**REQUIREMENT**
Gather up the lines that contain "More".

**TASK INPUT**
==*==

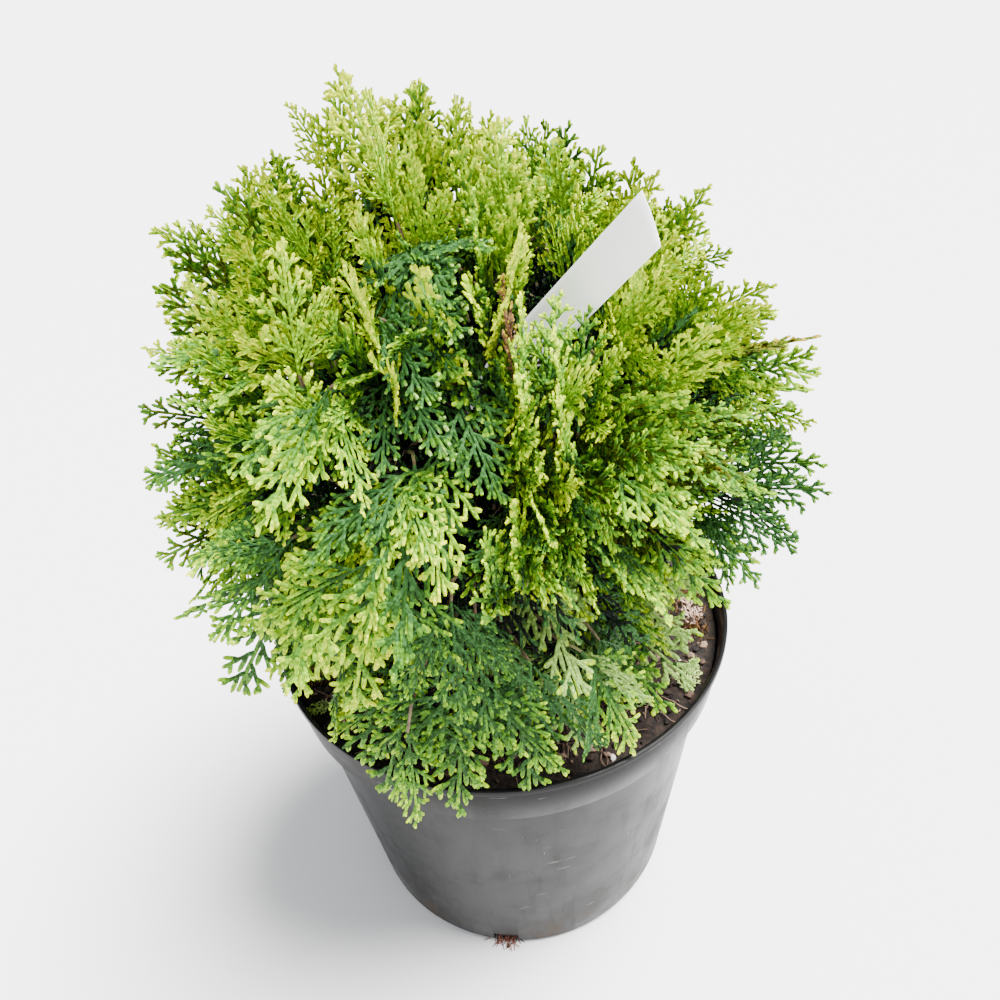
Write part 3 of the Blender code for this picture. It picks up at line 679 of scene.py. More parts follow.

==*==

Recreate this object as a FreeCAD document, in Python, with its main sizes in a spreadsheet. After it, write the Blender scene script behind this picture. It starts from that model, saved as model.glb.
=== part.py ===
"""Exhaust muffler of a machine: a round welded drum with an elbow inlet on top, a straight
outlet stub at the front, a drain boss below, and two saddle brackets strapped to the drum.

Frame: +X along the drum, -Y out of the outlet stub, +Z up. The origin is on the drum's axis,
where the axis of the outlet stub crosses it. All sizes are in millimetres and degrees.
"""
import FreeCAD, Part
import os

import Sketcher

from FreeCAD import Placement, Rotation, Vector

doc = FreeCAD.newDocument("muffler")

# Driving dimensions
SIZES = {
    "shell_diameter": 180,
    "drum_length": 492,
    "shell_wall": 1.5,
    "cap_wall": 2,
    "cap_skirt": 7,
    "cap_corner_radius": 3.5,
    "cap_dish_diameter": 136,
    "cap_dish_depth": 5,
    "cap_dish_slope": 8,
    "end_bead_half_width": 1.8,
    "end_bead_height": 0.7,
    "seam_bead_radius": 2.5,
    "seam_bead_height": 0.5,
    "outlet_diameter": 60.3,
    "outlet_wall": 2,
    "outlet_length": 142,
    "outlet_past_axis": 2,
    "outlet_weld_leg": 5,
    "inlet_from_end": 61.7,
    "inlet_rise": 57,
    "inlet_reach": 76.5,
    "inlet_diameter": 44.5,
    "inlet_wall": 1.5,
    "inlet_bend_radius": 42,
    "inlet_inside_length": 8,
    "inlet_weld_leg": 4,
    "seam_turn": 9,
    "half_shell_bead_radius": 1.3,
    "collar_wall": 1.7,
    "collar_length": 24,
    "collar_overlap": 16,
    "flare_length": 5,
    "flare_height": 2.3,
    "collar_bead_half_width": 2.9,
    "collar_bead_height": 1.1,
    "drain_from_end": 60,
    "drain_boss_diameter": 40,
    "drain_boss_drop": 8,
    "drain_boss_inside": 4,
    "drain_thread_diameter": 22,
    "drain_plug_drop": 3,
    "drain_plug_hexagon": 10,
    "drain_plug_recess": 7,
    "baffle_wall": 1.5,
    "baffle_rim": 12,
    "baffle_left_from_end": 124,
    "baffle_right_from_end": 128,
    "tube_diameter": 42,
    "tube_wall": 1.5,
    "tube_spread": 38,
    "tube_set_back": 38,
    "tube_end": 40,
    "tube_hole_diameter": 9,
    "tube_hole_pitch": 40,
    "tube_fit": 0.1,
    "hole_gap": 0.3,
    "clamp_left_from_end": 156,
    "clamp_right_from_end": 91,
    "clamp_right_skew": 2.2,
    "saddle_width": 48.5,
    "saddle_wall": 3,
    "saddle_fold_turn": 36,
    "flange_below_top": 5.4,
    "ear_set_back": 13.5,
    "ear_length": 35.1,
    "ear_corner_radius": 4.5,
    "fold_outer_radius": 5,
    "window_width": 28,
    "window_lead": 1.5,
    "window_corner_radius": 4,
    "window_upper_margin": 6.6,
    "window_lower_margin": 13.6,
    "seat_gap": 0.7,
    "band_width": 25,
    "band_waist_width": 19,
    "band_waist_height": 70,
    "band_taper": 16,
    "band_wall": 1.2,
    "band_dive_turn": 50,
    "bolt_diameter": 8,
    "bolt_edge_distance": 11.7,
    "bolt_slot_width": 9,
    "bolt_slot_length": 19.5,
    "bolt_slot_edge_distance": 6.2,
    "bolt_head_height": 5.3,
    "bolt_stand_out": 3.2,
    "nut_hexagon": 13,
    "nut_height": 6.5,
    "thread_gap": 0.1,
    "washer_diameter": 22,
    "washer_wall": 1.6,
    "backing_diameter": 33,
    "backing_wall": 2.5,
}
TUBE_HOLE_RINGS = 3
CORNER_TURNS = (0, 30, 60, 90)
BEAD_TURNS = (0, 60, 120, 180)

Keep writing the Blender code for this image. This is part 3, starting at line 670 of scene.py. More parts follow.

==*==

**SOLVED PROBLEM**
Write part 3 of the Blender code for this picture. It picks up at line 679 of scene.py. More parts follow.
Keep writing the Blender code for this image. This is part 3, starting at line 670 of scene.py. More parts follow.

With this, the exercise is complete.